Background: Clinical prediction models aim to facilitate treatment decisions, by providing estimates of absolute risk utilizing individual patient characteristics (such as age, gender and treatments received. Prediction models are usually evaluated for their ability to predict the target outcome. However, widely used measures of performance regarding discrimination and calibration do not quantify a model's ability to predict treatment benefit, i.e. the absolute difference in risk arising due to treatment. For this reason, the concordance-statistic for benefit ('c-for-benefit') has been recently proposed. This employs a procedure where individuals are matched according to their predicted benefit. The statistical properties of c-for-benefit are currently unclear, thus hampering its implementation and interpretation.
Objectives: We aim to assess the statistical properties of c-for-benefit and to propose alternative measures for quantifying a model's ability to predict treatment benefit.
Methods: We explore the potential advantages and limitations of c-for-benefit using theoretical arguments. We then perform a series of simulations, aiming to demonstrate these properties in practice. Hereto, we generate datasets with a binary outcome where the treatment effect is either constant or modified by patient-level covariates. These datasets are then used to develop prediction models that account for the received treatment. Subsequently, we assess the performance of all developed models using the c-for-benefit, and illustrate its properties in real clinical datasets.

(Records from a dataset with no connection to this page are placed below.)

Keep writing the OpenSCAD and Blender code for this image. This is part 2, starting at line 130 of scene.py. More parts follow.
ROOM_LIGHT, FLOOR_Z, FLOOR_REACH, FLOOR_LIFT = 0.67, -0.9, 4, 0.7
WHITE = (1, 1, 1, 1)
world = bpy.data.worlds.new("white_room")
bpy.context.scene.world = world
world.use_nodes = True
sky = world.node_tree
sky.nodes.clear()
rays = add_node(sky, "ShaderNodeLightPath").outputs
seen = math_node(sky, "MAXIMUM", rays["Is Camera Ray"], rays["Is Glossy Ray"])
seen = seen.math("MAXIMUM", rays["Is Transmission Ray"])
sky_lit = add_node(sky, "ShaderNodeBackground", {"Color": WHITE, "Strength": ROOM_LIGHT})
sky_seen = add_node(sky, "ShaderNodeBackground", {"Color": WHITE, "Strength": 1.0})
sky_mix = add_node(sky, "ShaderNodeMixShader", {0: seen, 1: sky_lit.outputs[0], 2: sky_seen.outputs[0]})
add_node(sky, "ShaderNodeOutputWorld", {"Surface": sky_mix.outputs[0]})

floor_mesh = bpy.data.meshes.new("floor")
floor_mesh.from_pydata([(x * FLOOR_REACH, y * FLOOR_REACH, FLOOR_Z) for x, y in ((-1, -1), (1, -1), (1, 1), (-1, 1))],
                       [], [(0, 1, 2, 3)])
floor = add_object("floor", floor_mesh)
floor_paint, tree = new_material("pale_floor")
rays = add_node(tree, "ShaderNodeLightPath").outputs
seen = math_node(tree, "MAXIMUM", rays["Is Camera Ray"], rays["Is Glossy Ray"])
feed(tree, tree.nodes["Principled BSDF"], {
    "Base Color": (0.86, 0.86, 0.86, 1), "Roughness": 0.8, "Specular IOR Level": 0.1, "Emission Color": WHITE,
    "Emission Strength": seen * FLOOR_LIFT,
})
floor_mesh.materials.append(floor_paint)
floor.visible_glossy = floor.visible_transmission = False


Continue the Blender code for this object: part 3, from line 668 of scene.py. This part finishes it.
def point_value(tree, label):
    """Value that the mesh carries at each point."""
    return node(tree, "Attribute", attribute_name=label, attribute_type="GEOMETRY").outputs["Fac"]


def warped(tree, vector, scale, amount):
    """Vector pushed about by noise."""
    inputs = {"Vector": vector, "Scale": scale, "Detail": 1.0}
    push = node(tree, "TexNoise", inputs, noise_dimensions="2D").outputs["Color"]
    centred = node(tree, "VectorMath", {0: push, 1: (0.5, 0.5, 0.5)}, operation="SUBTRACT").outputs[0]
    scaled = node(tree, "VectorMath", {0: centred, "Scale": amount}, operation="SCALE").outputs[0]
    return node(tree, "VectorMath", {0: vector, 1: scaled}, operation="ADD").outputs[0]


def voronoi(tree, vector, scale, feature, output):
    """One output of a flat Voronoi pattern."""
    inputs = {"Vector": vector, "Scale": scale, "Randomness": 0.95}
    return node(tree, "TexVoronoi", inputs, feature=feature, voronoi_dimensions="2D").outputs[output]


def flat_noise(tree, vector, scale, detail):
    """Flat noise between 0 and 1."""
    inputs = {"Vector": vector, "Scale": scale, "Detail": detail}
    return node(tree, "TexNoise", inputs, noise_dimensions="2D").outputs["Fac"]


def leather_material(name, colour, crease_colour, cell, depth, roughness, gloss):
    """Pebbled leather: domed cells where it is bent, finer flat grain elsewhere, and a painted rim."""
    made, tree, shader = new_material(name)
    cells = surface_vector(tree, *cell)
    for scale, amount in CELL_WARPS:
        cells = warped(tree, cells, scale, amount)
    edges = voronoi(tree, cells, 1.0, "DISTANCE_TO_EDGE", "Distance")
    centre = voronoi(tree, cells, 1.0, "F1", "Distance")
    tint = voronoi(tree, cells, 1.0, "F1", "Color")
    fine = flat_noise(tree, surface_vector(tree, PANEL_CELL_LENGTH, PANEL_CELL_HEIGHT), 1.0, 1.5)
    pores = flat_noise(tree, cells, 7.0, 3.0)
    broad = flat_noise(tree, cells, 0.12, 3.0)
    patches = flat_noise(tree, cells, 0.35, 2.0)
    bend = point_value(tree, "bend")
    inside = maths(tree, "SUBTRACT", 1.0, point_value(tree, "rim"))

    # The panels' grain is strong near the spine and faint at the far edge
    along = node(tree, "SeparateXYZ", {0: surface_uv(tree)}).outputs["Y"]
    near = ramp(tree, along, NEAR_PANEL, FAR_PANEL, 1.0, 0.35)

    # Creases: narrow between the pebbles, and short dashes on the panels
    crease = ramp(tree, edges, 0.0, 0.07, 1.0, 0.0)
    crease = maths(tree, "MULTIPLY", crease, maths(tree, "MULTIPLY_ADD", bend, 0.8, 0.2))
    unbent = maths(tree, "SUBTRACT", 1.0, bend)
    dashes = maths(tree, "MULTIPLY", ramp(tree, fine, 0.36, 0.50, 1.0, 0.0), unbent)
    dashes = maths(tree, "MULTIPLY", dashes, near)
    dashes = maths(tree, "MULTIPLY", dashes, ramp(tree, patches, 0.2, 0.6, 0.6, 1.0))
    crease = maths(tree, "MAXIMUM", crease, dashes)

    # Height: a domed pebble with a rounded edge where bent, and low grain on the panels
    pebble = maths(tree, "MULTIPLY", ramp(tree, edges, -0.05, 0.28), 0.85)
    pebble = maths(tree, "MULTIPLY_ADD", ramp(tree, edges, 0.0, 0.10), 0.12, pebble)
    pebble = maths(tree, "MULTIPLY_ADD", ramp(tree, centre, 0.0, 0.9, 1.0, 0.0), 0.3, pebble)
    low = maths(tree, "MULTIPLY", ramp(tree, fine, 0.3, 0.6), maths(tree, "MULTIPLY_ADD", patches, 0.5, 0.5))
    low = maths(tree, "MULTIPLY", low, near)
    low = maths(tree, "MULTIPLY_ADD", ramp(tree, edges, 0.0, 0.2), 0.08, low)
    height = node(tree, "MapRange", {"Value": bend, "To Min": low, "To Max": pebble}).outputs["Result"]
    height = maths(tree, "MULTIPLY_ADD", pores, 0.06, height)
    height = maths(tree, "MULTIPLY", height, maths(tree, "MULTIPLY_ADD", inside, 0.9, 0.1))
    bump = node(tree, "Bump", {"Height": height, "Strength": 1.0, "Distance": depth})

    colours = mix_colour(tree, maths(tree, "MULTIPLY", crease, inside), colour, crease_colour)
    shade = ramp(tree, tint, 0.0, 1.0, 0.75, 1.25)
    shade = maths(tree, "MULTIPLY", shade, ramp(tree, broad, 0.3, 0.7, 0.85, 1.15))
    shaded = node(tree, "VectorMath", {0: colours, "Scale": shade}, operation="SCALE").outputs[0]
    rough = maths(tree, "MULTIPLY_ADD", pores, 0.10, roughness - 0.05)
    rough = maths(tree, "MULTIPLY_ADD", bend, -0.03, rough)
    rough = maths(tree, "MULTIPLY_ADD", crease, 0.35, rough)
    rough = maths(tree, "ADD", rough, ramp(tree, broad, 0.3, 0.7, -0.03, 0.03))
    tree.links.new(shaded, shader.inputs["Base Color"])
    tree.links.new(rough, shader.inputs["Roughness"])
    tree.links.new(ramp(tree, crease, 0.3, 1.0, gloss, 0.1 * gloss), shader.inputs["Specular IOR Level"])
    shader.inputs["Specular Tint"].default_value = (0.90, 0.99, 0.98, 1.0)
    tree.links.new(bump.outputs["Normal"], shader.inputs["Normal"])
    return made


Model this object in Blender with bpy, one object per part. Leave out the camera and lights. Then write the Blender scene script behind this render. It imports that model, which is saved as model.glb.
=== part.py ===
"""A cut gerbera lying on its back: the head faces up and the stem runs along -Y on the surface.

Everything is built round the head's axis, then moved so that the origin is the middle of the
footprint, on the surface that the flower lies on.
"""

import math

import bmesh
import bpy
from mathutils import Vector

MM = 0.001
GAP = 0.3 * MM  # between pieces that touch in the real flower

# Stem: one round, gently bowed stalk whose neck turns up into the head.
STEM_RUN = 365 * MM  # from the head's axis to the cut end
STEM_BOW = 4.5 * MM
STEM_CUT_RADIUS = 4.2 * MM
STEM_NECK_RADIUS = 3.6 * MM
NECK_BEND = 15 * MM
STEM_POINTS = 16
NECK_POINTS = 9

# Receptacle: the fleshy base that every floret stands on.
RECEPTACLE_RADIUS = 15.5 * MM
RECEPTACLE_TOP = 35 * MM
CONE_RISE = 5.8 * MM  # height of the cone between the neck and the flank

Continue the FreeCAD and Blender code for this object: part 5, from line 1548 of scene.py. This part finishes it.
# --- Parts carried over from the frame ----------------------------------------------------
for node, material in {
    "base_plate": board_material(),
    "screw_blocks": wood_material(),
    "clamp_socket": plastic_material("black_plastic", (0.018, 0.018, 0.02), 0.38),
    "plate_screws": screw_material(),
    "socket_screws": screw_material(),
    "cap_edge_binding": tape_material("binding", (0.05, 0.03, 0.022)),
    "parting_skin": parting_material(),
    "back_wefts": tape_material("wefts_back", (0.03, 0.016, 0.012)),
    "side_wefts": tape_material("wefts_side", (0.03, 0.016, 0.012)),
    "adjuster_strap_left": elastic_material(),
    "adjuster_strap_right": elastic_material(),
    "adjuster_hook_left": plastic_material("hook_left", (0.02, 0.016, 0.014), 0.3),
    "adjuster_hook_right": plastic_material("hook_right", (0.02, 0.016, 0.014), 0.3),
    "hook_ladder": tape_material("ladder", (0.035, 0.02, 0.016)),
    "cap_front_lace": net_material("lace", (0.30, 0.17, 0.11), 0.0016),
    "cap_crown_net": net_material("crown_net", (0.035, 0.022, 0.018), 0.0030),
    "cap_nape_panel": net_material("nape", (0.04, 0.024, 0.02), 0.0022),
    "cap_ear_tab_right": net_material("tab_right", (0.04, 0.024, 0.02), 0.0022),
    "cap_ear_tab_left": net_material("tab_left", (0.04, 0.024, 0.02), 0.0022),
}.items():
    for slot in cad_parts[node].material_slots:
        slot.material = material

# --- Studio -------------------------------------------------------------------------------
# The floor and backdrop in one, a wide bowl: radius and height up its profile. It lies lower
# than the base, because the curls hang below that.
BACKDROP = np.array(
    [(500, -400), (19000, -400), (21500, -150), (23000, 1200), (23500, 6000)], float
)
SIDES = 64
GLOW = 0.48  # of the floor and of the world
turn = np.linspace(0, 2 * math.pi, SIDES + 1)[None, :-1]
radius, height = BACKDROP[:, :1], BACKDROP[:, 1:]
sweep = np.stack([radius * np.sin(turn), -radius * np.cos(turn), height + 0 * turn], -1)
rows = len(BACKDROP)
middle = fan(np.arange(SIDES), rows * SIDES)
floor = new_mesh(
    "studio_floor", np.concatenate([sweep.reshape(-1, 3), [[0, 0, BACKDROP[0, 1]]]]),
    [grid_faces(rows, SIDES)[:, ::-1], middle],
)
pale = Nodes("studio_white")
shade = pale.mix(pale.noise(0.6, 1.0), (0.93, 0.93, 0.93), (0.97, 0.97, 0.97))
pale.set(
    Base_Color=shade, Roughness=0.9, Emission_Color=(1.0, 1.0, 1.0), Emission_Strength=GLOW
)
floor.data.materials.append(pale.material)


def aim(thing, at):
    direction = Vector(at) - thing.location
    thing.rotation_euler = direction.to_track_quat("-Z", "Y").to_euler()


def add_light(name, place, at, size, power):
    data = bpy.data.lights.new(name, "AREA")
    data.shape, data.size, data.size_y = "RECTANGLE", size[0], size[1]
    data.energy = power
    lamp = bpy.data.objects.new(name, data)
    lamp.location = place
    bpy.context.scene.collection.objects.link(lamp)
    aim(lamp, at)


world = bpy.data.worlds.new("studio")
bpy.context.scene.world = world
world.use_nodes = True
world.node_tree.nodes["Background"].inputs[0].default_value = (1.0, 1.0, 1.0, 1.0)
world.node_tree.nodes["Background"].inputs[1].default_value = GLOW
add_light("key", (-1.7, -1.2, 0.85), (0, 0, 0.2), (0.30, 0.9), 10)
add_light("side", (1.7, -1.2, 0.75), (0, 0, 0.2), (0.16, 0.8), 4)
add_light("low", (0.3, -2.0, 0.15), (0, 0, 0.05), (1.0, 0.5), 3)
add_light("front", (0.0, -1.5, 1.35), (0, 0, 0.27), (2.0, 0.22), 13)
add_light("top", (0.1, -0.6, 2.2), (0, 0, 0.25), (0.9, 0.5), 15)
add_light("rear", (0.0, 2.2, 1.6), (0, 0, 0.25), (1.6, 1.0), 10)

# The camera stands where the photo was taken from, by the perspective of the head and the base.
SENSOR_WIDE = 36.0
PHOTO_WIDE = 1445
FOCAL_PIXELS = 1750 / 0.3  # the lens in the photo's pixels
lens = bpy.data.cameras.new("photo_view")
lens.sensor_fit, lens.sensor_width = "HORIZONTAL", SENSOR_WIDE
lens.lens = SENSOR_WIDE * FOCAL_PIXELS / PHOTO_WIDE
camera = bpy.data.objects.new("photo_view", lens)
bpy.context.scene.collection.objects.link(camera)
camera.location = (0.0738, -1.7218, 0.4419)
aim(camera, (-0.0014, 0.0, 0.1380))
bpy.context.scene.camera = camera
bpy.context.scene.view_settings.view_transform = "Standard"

Results: In accordance with our theoretical arguments, in many simulated scenarios the estimated c-for-benefit provided a distorted picture of the model's predictive performance. Simulations showed that estimates for c-for-benefit are often close to 0.5 and tend to be inaccurate, even for correctly specified models. Large values for c-for-benefit were only obtained when the interaction effect is very strong and depends on continuous covariates.
Conclusions: The c-for-benefit may be problematic for validating predictions of treatment benefit, unless there are strong interactions between treatment and continuous covariates. For this reason, we recommend alternative measures to quantify model performance.